In testimony before Congress in April 2007, Michael Scheuer, the CIA official who ran the rendition program until his retirement from the agency in 2004, said US officials knew detainees would be tortured upon their transfer to specific countries even while receiving assurances that those countries would not torture prisoners captured in the “war on terror.”

“If you accepted an assurance from any of the Arab tyrannies who are our allies that they weren’t going to torture someone, I have got a bridge for you to buy…” Scheuer said in response to a question from a member of Congress.

News Report Sparked Probe

The investigation was launched in August after ABC News revealed that Lithuania, a US “war on terror” ally, was one of three European countries where the CIA flew al-Qaeda suspects for interrogation at secret prison facilities.

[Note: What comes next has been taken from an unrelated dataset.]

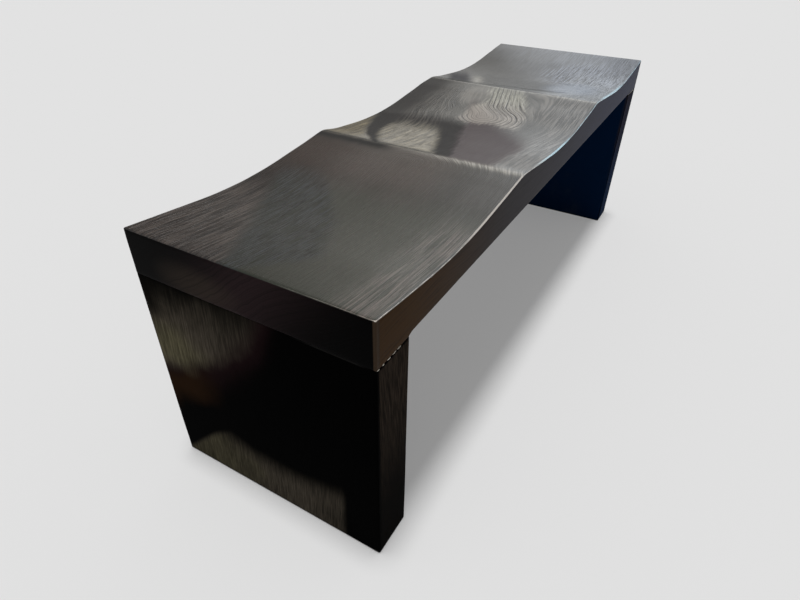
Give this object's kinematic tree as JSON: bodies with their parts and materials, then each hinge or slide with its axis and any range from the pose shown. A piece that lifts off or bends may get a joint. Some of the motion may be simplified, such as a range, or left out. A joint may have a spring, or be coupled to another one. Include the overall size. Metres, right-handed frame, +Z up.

At the time, Lithuanian government officials vehemently denied the allegations leveled by the news network.

In November, ABC News disclosed the location of one of the detention centers, which the network said, according to unnamed sources, was a former horseback riding school, just 12 miles from Lithuania’s capital, where CIA rendition flights carrying suspected terrorists landed.

Neither State Department nor CIA spokespeople returned telephone calls and email queries for comment.

On his third day in office, President Barack Obama signed an executive order directing the CIA to shut down the secret black site prisons.